(July 25) LOS ANGELES — The Defense Commissary Agency has changed the way it sources fresh produce, and now the Defense Logistics Agency plans to do the same for schools and other military feeding requirements.

The agency, a part of the Department of Defense, has worked with the U.S. Department of Agriculture for 12 years to supply schools with fruits and vegetables, said Pat Scott, troop and USDA cell chief for the Defense Supply Center Philadelphia.

Scott presented a new plan for distribution July 18 during an educational session at the 60th annual national conference of the Alexandria, Va.-based School Nutrition Association.

Last year, about $50 million was provided for the school program, she said.

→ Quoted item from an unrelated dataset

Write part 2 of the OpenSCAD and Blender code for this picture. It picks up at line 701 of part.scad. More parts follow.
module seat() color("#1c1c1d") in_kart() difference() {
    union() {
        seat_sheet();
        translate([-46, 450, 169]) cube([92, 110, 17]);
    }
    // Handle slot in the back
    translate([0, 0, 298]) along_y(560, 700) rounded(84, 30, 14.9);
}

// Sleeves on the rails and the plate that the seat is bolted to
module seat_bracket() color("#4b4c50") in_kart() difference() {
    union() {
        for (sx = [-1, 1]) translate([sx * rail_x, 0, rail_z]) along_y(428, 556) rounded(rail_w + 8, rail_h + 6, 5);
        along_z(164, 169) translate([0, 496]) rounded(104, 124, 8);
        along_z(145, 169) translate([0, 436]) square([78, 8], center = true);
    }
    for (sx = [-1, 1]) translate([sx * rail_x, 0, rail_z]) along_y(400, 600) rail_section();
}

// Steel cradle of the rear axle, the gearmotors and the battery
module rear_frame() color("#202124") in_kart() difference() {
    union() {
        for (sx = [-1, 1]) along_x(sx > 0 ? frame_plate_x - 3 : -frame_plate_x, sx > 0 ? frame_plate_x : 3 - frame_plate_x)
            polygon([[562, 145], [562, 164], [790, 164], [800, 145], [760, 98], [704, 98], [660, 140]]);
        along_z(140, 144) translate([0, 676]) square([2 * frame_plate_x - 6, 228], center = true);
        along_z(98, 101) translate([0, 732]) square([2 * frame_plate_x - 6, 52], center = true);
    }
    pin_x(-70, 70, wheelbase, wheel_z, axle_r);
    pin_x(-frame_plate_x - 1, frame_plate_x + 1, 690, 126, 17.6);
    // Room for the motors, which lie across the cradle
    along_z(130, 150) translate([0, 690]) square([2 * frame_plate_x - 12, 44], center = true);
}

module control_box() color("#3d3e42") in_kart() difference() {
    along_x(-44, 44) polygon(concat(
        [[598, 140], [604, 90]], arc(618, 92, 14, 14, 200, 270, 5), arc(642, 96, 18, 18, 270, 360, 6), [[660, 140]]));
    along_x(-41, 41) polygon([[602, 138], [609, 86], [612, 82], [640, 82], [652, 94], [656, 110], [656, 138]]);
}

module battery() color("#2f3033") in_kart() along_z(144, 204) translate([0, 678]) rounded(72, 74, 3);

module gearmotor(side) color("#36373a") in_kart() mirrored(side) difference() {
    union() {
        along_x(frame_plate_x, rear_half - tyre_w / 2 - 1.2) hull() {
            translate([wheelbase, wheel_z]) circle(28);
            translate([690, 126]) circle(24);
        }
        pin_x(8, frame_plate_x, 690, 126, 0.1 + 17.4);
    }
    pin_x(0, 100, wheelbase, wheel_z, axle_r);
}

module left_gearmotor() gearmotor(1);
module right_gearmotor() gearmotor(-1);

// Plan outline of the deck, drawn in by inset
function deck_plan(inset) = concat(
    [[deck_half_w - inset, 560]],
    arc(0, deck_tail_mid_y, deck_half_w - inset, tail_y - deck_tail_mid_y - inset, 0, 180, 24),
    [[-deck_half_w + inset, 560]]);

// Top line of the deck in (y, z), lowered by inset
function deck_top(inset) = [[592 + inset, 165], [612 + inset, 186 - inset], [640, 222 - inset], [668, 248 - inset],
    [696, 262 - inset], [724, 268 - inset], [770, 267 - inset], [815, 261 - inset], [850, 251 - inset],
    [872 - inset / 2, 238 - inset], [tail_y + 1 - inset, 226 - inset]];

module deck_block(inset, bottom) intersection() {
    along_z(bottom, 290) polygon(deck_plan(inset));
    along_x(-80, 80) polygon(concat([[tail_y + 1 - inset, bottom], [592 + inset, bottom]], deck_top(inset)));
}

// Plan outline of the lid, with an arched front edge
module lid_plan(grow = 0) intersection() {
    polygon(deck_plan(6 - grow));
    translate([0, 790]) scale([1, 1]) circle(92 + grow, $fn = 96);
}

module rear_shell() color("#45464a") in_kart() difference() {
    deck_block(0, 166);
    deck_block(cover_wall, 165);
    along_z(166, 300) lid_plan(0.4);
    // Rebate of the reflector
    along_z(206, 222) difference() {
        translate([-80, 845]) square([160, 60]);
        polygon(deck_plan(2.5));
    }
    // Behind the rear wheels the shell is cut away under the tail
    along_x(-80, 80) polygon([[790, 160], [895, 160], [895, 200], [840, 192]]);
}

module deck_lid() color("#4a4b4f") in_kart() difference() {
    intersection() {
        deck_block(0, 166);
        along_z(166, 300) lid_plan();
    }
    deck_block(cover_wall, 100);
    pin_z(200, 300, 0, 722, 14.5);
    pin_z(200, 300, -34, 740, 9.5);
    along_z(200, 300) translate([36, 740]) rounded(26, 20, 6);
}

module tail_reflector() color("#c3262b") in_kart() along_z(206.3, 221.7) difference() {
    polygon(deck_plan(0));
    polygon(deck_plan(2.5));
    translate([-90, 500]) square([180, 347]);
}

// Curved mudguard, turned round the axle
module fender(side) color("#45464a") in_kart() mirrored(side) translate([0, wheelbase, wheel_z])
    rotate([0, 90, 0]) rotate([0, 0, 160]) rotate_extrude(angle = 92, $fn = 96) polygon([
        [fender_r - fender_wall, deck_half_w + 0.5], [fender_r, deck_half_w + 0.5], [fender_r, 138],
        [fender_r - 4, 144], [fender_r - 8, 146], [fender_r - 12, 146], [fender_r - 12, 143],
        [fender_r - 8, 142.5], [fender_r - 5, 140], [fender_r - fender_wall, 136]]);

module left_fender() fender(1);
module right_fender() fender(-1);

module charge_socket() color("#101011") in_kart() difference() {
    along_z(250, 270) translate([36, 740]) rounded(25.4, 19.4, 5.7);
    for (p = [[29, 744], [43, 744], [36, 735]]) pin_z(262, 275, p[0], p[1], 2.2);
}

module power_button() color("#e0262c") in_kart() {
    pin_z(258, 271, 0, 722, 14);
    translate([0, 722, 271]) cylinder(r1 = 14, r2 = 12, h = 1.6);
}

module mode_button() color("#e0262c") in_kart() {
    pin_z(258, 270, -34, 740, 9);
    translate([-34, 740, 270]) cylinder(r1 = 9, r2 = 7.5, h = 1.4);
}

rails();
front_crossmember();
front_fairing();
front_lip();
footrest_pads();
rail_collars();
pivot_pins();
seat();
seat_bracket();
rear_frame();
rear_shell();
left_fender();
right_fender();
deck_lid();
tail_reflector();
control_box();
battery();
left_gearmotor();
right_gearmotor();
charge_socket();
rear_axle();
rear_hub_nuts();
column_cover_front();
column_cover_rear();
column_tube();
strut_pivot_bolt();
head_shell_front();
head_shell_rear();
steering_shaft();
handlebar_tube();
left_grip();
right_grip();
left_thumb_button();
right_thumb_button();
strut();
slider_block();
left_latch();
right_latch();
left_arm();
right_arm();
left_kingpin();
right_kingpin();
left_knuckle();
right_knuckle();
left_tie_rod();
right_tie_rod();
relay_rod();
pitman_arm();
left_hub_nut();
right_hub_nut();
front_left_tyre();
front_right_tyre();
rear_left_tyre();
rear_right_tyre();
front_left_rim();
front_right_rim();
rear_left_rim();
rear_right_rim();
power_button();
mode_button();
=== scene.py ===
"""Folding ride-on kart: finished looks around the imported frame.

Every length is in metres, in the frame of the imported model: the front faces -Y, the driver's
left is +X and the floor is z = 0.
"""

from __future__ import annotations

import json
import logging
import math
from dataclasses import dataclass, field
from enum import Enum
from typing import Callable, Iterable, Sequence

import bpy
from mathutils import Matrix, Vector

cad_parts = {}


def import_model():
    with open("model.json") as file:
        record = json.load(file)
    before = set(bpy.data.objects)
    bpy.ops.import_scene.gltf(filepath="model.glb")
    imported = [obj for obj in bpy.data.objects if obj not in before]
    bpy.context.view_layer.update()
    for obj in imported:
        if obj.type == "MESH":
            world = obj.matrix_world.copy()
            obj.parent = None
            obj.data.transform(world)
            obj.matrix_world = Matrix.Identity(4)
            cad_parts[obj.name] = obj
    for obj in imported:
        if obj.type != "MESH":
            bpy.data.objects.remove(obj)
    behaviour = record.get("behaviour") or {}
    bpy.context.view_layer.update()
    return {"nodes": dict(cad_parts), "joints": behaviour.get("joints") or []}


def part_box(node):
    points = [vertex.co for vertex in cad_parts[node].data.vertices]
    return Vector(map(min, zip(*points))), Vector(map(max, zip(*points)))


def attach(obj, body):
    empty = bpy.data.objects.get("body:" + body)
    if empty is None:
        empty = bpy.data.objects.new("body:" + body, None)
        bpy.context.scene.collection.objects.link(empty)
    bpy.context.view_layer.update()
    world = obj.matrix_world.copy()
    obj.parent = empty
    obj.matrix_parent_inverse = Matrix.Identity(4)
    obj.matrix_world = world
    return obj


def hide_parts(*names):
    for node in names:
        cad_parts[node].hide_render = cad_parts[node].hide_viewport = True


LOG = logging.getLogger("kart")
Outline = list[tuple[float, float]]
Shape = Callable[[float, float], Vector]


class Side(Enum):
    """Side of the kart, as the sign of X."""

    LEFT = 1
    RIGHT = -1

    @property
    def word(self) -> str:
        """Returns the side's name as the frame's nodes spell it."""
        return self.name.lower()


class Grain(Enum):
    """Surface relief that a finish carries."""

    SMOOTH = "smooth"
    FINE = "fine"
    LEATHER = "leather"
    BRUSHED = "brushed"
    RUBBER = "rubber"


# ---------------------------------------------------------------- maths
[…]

Troop support operations worldwide garnered $234 million in funding for fresh produce supplies.

The DeCA program previously brought the agency $308 million for fresh produce. Under a new system, DeCA is handling $350 million in contracts being given to produce companies of any size.

The Logistics Agency still plans to provide fresh produce to schools and other government interests, such as troop dining facilities, hospitals and ships, Scott said.

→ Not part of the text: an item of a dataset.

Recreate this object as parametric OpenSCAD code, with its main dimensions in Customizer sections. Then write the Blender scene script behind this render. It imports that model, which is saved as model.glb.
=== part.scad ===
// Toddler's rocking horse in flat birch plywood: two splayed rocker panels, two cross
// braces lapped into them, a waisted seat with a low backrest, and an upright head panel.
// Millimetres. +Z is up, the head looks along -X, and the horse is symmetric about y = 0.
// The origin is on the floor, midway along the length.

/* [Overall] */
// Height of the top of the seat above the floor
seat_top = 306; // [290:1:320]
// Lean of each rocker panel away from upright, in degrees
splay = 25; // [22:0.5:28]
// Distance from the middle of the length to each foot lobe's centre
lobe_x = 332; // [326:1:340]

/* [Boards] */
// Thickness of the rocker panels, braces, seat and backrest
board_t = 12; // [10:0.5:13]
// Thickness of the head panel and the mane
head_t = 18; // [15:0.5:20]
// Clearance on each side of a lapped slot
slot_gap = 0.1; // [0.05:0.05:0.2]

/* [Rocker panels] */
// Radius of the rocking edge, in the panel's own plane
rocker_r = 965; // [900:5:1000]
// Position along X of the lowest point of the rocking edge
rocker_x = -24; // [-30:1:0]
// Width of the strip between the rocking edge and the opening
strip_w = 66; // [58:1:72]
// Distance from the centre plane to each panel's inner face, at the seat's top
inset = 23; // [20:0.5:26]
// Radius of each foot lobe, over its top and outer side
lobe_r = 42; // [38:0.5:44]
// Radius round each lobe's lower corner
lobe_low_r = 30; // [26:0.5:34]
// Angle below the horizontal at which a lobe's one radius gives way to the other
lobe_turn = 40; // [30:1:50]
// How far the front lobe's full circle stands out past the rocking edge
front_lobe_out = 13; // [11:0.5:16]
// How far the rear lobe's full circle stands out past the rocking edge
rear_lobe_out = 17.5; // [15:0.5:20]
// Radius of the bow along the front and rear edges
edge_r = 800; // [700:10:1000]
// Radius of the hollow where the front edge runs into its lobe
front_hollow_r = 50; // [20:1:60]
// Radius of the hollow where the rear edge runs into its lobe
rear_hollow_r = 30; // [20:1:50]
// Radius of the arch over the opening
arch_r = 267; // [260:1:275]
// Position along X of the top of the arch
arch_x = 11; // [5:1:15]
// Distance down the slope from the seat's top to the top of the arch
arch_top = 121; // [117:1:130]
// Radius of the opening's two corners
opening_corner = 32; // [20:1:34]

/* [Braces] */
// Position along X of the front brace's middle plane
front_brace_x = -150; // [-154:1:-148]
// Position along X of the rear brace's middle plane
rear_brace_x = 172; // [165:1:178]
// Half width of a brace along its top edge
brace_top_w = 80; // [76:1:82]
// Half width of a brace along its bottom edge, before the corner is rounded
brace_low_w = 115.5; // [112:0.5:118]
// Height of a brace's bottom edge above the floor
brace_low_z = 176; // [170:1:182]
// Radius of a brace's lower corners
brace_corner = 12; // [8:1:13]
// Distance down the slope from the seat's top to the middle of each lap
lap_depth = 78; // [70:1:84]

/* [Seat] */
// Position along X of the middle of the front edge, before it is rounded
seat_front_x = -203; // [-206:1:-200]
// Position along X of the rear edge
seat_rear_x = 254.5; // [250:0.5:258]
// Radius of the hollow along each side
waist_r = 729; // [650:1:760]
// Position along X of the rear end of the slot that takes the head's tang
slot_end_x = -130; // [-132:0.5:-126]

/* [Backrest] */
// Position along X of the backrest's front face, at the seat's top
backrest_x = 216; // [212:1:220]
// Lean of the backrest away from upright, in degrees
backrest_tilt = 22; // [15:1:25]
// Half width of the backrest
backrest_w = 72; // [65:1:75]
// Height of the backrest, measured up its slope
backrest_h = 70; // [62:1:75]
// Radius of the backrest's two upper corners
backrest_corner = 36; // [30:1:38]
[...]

Similar to the DeCA program, those supplies will now be secured through contracts with produce suppliers, she said.

The department plans to award contracts to 46 produce companies in 13 areas, she said. The initial contracts will be for 18 months.

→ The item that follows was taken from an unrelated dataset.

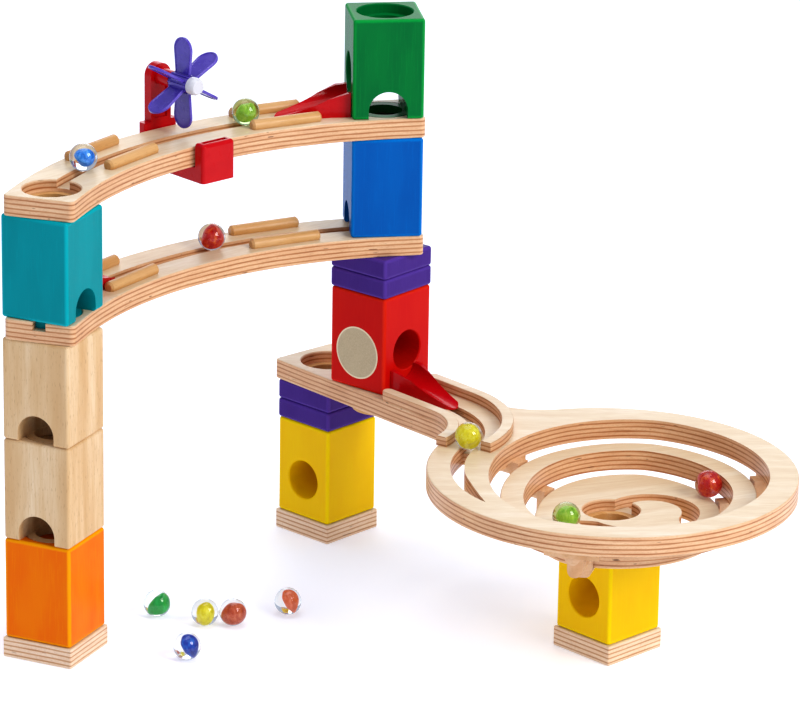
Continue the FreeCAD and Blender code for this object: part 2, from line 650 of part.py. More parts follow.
marble(rail_point(9.3, 0), upper_rail_top + ride, "marble_rail_blue")
marble(rail_point(39.9, 0), upper_rail_top + ride, "marble_rail_green")
marble(rail_point(34.5, 0), lower_rail_top + ride, "marble_rail_red")
marble(polar(HUB.x, HUB.y, slot_radius, 157.5), plate_top + ride, "marble_slot_yellow")
inner_wall = lip_radius - turn_gap - middle_width
marble(polar(HUB.x, HUB.y, inner_wall - marble_r - 0.05, 22), middle_z + marble_r + 0.05, "marble_turn_red")
marble(polar(HUB.x, HUB.y, 42, -129.5), middle_z + marble_r + 0.05, "marble_disc_green")
loose = (("marble_loose_1", 55.0, 53.9), ("marble_loose_2", 83.4, 41.2), ("marble_loose_3", 83.7 + marble_dia, 41.9),
         ("marble_loose_4", 131.1, 60.3), ("marble_loose_5", 75.6, -10.5))
for name, x, y in loose:
    marble(V(x, y, 0), marble_r, name)
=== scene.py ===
import math

import bmesh
import bpy
from mathutils import Euler, Matrix, Vector


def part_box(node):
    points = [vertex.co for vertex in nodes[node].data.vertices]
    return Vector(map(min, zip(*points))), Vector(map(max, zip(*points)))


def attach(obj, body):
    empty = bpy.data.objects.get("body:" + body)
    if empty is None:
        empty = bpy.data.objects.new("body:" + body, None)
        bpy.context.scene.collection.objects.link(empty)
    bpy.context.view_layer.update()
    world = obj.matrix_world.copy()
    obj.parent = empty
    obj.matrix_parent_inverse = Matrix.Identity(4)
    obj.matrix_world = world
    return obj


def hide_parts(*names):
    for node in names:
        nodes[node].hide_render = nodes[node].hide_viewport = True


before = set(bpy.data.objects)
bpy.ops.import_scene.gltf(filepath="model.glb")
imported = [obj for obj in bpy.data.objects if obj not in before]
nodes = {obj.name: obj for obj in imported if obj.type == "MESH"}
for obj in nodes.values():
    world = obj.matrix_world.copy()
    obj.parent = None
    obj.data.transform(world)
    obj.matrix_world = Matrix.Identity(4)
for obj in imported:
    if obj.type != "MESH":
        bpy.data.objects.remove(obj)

bpy.context.view_layer.update()
MM = 0.001

# how far each tower and the rails are turned about an upright axis, in degrees
YAW_LEFT = 65.166
YAW_LOW = 46.803
YAW_RED = 49.914
YAW_UPPER = 8.078
YAW_RIGHT = 44.236
RAIL_AZIMUTH = 42.65
PLY = 12.0                 # thickness of the plywood, in mm
PLIES = 9                  # layers in it
MARBLE_R = 8.0             # in mm, as all the sizes below are unless they say otherwise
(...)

Scott said the plan is to stay away from large broadliners and focus more on small produce businesses. To win the contracts, produce companies will have to prove they can sufficiently cover the areas for which they are assigned.

She said that might be difficult.

“To be honest, commissary (DeCA) business is easy business — ‘I’ve got to deliver to one stop on a military base, I’m done,’” she said. “ … We put out 33 dining facilities on a military base. Right there you’ve got volume and multistops. And, ‘Oh by the way while you’re in the city of El Paso you’ve got to take care of 200 school drops as well.’”

At the school level, districts will no longer be able to guarantee that fresh produce comes from state growers, Scott said. The new program will not allow geographical preference.